REJOGJA.CO.ID, UNGARAN -- Musim kemarau selalu berdampak terhadap terbatasnya akses air bersih bagi sebagian warga di Kabupaten Semarang, Jateng. Pasalnya sejumlah mata air dan sumur di lingkungan mereka kehilangan debit air yang cukup signifikan.
Sehingga warga di sejumlah wilayah desa yang ada sudah mengalami krisis air bersih untuk kebutuhan sehari-hari, bahkan ketika musim kemarau belum mencapai puncaknya.
Namun tidak demikian halnya dengan warga Desa Patemon, Kecamatan Tengaran, Kabupaten Semarang. Karena mereka telah mampu memenuhi kebutuhan air bersih secara mandiri dengan memanfaatkan sumur resapan.
Berkat ikhtiar ini pula, desa yang berada di kaki Gunung Merbabu ini layak berjuluk ‘desa sumur resapan', karena mayoritas warganya kini telah mendapatkan manfaat dari pembuatan sumur resapan tersebut.
“Saat ini setidaknya ada 300 titik sumur resapan di lingkungan Desa Patemon ini,” ungkap penggerak sumur resapan Desa Patemon, Joko Waluyo (63), di Tengaran, Kabupaten Semarang, Selasa (12/9).
Ia mengatakan di 2013 silam, wilayah Desa Patemon masih menjadi salah satu desa yang rawan terhadap bencana kekeringan. Meski berlokasi di kaki Gunung Merbabu, tidak banyak memiliki akses sumber air penopang kebutuhan warga.
Sehingga setiap musim kemarau tiba, warga Desa Patemon selalu mengalami kekeringan dan akses air bersih warganya juga sangat terbatas.
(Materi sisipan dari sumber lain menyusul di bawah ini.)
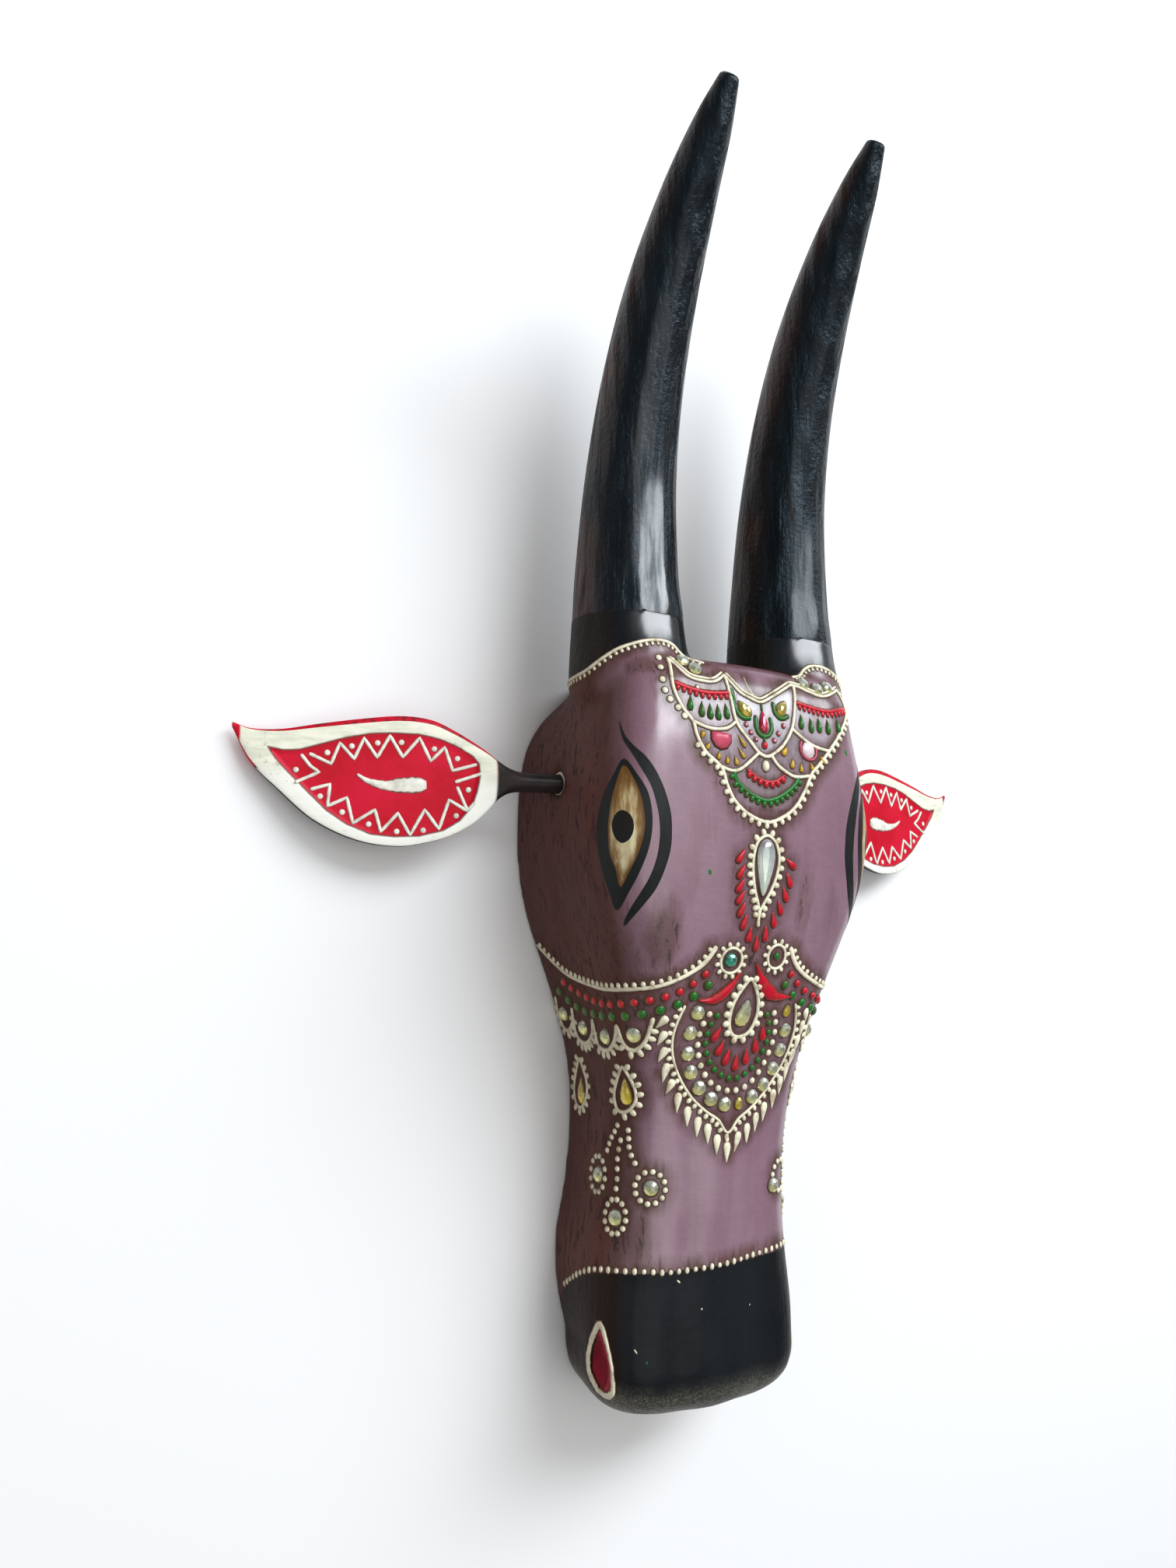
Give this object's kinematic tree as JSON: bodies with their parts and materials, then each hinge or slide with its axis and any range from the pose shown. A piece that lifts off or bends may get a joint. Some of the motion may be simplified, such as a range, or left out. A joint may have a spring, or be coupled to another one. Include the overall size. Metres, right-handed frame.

“Saya masih ingat saat kemarau panjang pada 2013, warga desa kami hanya mengandalkan bantuan air bersih justru dari PDAM Kota Salatiga, karena kedekatan wilayah dengan Kota Salatiga,” katanya.
Atas persoalan air bersih ini, masih jelas Joko, ia pun berikhtiar untuk mengatasi problem menahun setiap musim kemarau tersebut, dengan membuat sumur resapan pada 2014.
Ini setelah ia bertemu dengan Badan Pembangunan Internasional Amerika Serikat (USAID) yang kemudian melakukan uji coba pembuatan sumur resapan berukuran 2 x 2 meter dengan kedalaman dua meter yang berlokasi di halaman rumahnya.
Bahan bakunya juga sederhana di dasarnya galian tersebut hanya diberi batu koral. Sumur resapan uji coba ini ternyata dapat berfungsi efektif dan mampu menjaga debit air sumur yang ada di rumahnya.
Hingga ia pun memiliki tanggung jawab untuk menularkan kepada warga lain. Awalnya, kata Joko, ide untuk memperbanyak sumur resapan ini pernah ditolak oleh warga dengan berbagai alasan, namun pelan tapi pasti warga mulai memahami pentingnya solusi bagi kebutuhan air.
Sehingga, sumur resapan kini semakin populer di Desa Patemon dan warga ramai-ramai ingin membuat sumur resapan apabila ada program CSR menyasar lingkungan desa mereka.
Dengan semakin banyaknya sumur resapan, di saat musim kemarau seperti sekarang ini, warga Desa Patemon sudah mandiri air bersih, “Karena satu unit sumur serapan manfaatnya dapat dirasakan oleh beberapa kepala keluarga (KK),” ujar dia.
Hal ini diamini oleh Budiono (50) warga Desa Patemon lainnya yang telah membangun sumur resapan. Berkat sumur resapan tersebut, sumur yang ada di rumahnya tidak pernah kekurangan meski musim kemarau.
Bahkan, jika dahulu air sumur di rumahnya hanya dimanfaatkan sendiri, sekarang dimanfaatkan oleh 18 KK dan sangat mencukupi. “Bahkan, di musim kemarau sekarang ini, air sumur bisa diambil pagi dan sore hari, dengan volume mencapai 200 - 300 liter setiap pengambilan,” jelasnya.
Joko Waluyo menambahkan, pembangunan sumur resapan juga memiliki banyak kemanfaatan lain. Desa Patemon tidak hanya terbebas dari masalah kekeringan ketika musim kemarau melanda.
Namun warga yang telah membangun sumur resapan, juga merasakan debit air sumur di rumahnya juga tidak pernah surut meskipun musim kemarau. Karena sumur resapan juga mampu menjaga sumber air dalam tanah.
Pembangunan sumur resapan pun bermanfaat untuk menanggulangi banjir, karena sifatnya yang menampung air agar meresap ke dalam tanah pada saat musim hujan. “Sehingga mampu mengurangi debit air di permukaan tanah,” ujar dia.